Co-factors in 75% of dead: CDC
An “overwhelming” number of the Americans who died from COVID-19 had several pre-existing conditions, according to the director of the Centers for Disease Control and Prevention.
Dr. Rochelle Walensky estimated in a recent “Good Morning America” interview that “the overwhelming number of deaths, over 75%, occurred in people who had at least four comorbidities. So really, these are people who were unwell to begin with.”
After some people found her comments insensitive, Walensky stressed in a tweet the need to “protect people with comorbidities from severe #COVID19.”
“Dr. Walensky did not intend comments in a recent television appearance to be hurtful toward those with disabilities,” a CDC spokesman said.
“She is deeply concerned and cares about the health and wellbeing of people with disabilities and those with medical conditions who have been impacted by COVID-19.”

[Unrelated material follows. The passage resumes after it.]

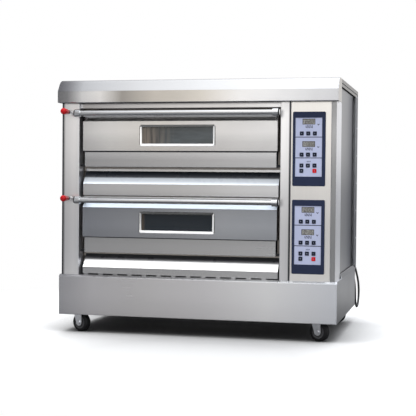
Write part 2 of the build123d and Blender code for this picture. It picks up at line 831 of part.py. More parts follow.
# ---------------------------------------------------------------- supply lead
gland_end = rear + 29
with BuildPart() as gland:
    with BuildSketch(Plane.XY.offset(gland_spot[1])):
        with BuildLine():
            Polyline(
                (gland_spot[0], rear - 12),
                (gland_spot[0] + gland_thread_radius - 0.05, rear - 12),
                (gland_spot[0] + gland_thread_radius - 0.05, rear + 4),
                (gland_spot[0] + 11, rear + 8),
                (gland_spot[0] + 11, rear + 18),
                (gland_spot[0] + 7.5, gland_end),
                (gland_spot[0], gland_end),
                close=True,
            )
        make_face()
    revolve(axis=Axis((gland_spot[0], rear, gland_spot[1]), (0, 1, 0)))
    with BuildSketch(Plane.XZ.offset(-rear - 8)):
        with Locations(gland_spot):
            RegularPolygon(13.5, 6)
    extrude(amount=8)

# the peg on the rear panel that the lead is hung over
peg_spot = (546, 306)
peg_radius = 24
peg_length = 34
with BuildPart() as peg:
    with BuildSketch(Plane.XZ.offset(-rear - peg_length)):
        with Locations(peg_spot):
            Circle(peg_radius)
            Circle(peg_radius - 3, mode=Mode.SUBTRACT)
    extrude(amount=peg_length)
    for y in (rear, rear + peg_length):
        with BuildSketch(Plane.XZ.offset(-y - 3)):
            with Locations(peg_spot):
                Circle(peg_radius + 8)
                Circle(4, mode=Mode.SUBTRACT)
        extrude(amount=3)
save_group([gland.part, peg.part], "cable_gland")

# from the gland down in a loop beside the cabinet's rear corner, up over the peg and down to
# the coil on the floor
loop_low = 63.5
over_peg = peg_spot[1] + peg_radius + cord_radius + 0.5
lead_route = [
    (632, gland_end, 330),
    (634, rear + 74, 326),
    (641, rear + 112, 300),
    (652, rear + 134, 254),
    (664, rear + 143, 198),
    (668, rear + 145, 148),
    (667, rear + 141, 99),
    (666, rear + 105, loop_low),
    (664, rear + 55, loop_low),
    (662, rear + 19, 99),
    (661, rear + 16, 150),
    (657, rear + 16, 206),
    (644, rear + 17, 258),
    (616, rear + 18, 304),
    (572, rear + 20, over_peg),
    (519, rear + 20, over_peg),
    (480, rear + 22, 300),
    (465, rear + 26, 246),
    (462, rear + 36, 186),
    (462, rear + 54, 128),
    (464, rear + 86, 76),
    (467, rear + 128, 34),
    (468, rear + 178, cord_radius + 3),
    (coil_centre[0] + coil_turn_radius + cord_radius, coil_centre[1], cord_radius),
]
plug_axis_height = 29
plug_back = coil_centre[1] - 110
tail_x = coil_centre[0] - coil_turn_radius
tail_route = [
    (tail_x, coil_centre[1], 2.7 * cord_radius),
    (tail_x, coil_centre[1] - 40, 3.1 * cord_radius),
    (tail_x - 2, coil_centre[1] - 76, plug_axis_height - 4),
    (tail_x - 2, plug_back, plug_axis_height),
]


def cord_tube(name, route):
    """A round cord along straight runs joined by arcs as large as the runs allow."""
    corners = [Vector(*point) for point in route]
    radii = []
    for before, corner, after in zip(corners, corners[1:], corners[2:]):
        run_in, run_out = corner - before, after - corner
        half_turn = radians(run_in.get_angle(run_out)) / 2
        radii.append(0.45 * min(run_in.length, run_out.length) / tan(half_turn))
    with BuildPart() as tube:
        with BuildLine():
            path = FilletPolyline(*corners, radius=radii)
        with BuildSketch(Plane(origin=path @ 0, z_dir=path % 0)):
            Circle(cord_radius)
        sweep()
    length = path.length
    print(name, "length", round(length), "radii", [round(radius) for radius in radii])
    print(name, "volume over section times length", tube.part.volume / (pi * cord_radius**2 * length))
    return tube.part


save_group([cord_tube("lead", lead_route), cord_tube("tail", tail_route)], "power_cord")

with BuildPart() as cord_coil:
    with BuildSketch(Plane.XZ.offset(-coil_centre[1])):
        with Locations((coil_centre[0] + coil_turn_radius, 1.9 * cord_radius)):
            RectangleRounded(4.2 * cord_radius, 3.8 * cord_radius, cord_radius - 0.5)
    revolve(axis=Axis((coil_centre[0], coil_centre[1], 0), (0, 0, 1)))
save(cord_coil.part, "cord_coil")

plug_length = 128
pin_circle = 14
pin_radius = 2.5
with BuildPart() as plug:
    plug_x = tail_x - 2
    with BuildSketch(Plane.XY.offset(plug_axis_height)):
        with BuildLine():
            Polyline(
                (plug_x, plug_back),
                (plug_x + 9, plug_back),
                (plug_x + 13, plug_back - 12),
                (plug_x + 13, plug_back - 24),
                (plug_x + 20, plug_back - 30),
                (plug_x + 23, plug_back - 78),
                (plug_x + 29, plug_back - 84),
                (plug_x + 29, plug_back - plug_length),
                (plug_x + 25.5, plug_back - plug_length),
                (plug_x + 25.5, plug_back - 90),
                (plug_x, plug_back - 90),
                close=True,
            )
        make_face()
    revolve(axis=Axis((plug_x, plug_back, plug_axis_height), (0, 1, 0)))
    with BuildSketch(Plane.XZ.offset(-plug_back + plug_length - 6)):
        with Locations((plug_x, plug_axis_height)):
            with PolarLocations(pin_circle, 5):
                Circle(pin_radius)
    extrude(amount=-(plug_length - 6 - 89))
save(plug.part, "plug")
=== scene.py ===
"""Looks of a two-deck electric bakery oven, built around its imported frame.

Metres, in the row frame: +X right as seen from the front, +Y towards the back, +Z up.
"""

import json
from math import cos, pi, radians, sin

import bmesh
import bpy
from mathutils import Matrix, Vector


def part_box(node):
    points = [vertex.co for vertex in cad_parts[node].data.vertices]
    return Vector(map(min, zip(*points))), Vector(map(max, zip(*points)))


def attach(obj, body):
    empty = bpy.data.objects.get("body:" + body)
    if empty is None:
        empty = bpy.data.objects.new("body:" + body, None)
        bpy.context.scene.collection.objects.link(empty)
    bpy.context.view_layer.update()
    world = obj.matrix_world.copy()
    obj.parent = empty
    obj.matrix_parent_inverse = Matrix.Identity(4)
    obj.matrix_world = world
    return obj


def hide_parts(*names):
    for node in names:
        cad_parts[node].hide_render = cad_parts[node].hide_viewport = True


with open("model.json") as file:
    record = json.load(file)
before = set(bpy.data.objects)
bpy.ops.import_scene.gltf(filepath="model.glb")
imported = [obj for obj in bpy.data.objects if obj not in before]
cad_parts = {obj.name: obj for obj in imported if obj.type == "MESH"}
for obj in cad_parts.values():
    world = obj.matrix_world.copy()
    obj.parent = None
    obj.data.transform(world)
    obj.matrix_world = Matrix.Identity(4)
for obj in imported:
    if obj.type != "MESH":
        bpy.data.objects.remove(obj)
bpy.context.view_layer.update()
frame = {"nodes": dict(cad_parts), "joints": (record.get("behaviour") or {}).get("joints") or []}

scene = bpy.context.scene
joints = {joint["name"]: joint for joint in frame["joints"]}
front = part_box("base_skirt")[0].y
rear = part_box("rear_panel")[1].y
decks = ("upper", "lower")


# ======== camera
CAMERA_SPOT = (1.2235, front - 4.8547, 0.7321)
CAMERA_YAW = 0.2342  # radians to the left of +Y
CAMERA_DIP = 0.0259  # radians below the horizon
CAMERA_ROLL = 0.0089
SENSOR = 36
LENS = 93.5


def make_camera():
    """A long lens at standing height, to the right of the oven."""
    ahead = Vector((-sin(CAMERA_YAW), cos(CAMERA_YAW), 0))
    right = Vector((cos(CAMERA_YAW), sin(CAMERA_YAW), 0))
    up = Vector((0, 0, 1))
    look = ahead * cos(CAMERA_DIP) - up * sin(CAMERA_DIP)
    up = up * cos(CAMERA_DIP) + ahead * sin(CAMERA_DIP)
    rolled_right = right * cos(CAMERA_ROLL) + up * sin(CAMERA_ROLL)
    rolled_up = up * cos(CAMERA_ROLL) - right * sin(CAMERA_ROLL)
    data = bpy.data.cameras.new("camera")
    data.lens = LENS
    data.sensor_width = SENSOR
    camera = bpy.data.objects.new("camera", data)
    camera.matrix_world = Matrix.Translation(CAMERA_SPOT) @ Matrix(
        (rolled_right, rolled_up, -look)
    ).transposed().to_4x4()
    scene.collection.objects.link(camera)
    scene.camera = camera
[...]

In a Sunday appearance on Fox News, Walensky said she couldn’t say exactly how many of the more than 836,000 COVID deaths can be attributed to comorbidities, but insisted that data “will be coming.”
The nation’s seven-day average for new COVID cases has doubled in the past 10 days to 704,000, with the fast-spreading Omicron variant contributing to the surge. The United States has averaged more than 500,000 a day for the past six days.
New York statewide, COVID hospitalizations grew to more than 12,000 patients last week, with 42% of those admitted for other reasons, roughly the same percentage as the prior week, with 54,000 cases and 135 deaths.